## BEGIN DATASET EXCERPT

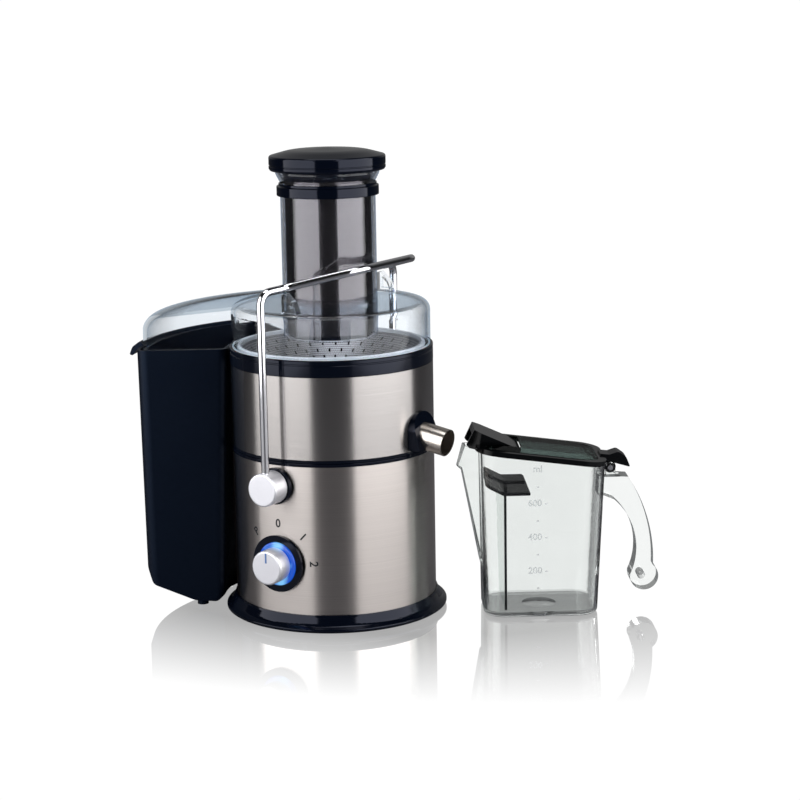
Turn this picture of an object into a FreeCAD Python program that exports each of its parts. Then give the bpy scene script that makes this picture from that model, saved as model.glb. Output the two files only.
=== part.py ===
import FreeCAD, Part
import math
import os

# Centrifugal juicer with its side pulp container and its juice jug.
# Millimetres. +Z up, origin on the floor under the motor axis. +X points along the juice spout,
# -Y is the control side with the speed dial, -X is the pulp container side.

V = FreeCAD.Vector

# ---- driving dimensions ----
BODY_R = 89.5                 # outside radius of the brushed steel sleeves
SLEEVE_T = 0.6                # steel sheet thickness
SHELL_R = 88.6                # plastic shell just inside the sleeves
BASE_R = 98.9                 # widest radius of the flared base ring
SEAM_Z = 149.5                # split between the motor base and the juice collector
BAND_H = 3.0                  # height of each black seam ring
RIM_Z0 = 224.0                # bottom of the collector's black rim
RIM_Z1 = 238.5                # top of the collector's black rim
LID_R = 87.5                  # outside radius of the clear lid
LID_TOP = 276.5               # top face of the clear lid
LID_T = 3.0                   # lid wall thickness
TUBE_R = 41.5                 # outside radius of the feed tube
TUBE_BORE_R = 38.5            # inside radius of the feed tube
TUBE_Z0 = 246.0               # bottom of the feed tube
TUBE_Z1 = 391.0               # top of the flared mouth
BIN_ANGLE = 33.4              # half angle of the pulp container's sector
BIN_R = 172.0                 # outer radius of the pulp container
BIN_RIM_Z = 234.8             # rim height of the pulp container
DIAL_Z = 60.0                 # height of the speed dial's axis
PIVOT_Z = 129.0               # height of the locking handle's pivot axis
CORD_Z = 28.0                 # height of the mains lead's inlet at the back
ARM_Y = 106.0                 # distance of each handle arm from the middle plane
ROD_R = 3.4                   # radius of the handle's chromed rod
JUG_AT = V(163.6, 79.0, 0)    # middle of the jug's base
JUG_TURN = 33.4               # turn of the jug's long axis from +X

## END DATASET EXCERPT

* _DIRECTIVE_
Find the lines above that contain the word "from" and collect them.

* _RESPONSE BELOW_
Turn this picture of an object into a FreeCAD Python program that exports each of its parts. Then give the bpy scene script that makes this picture from that model, saved as model.glb. Output the two files only.
ARM_Y = 106.0                 # distance of each handle arm from the middle plane
JUG_TURN = 33.4               # turn of the jug's long axis from +X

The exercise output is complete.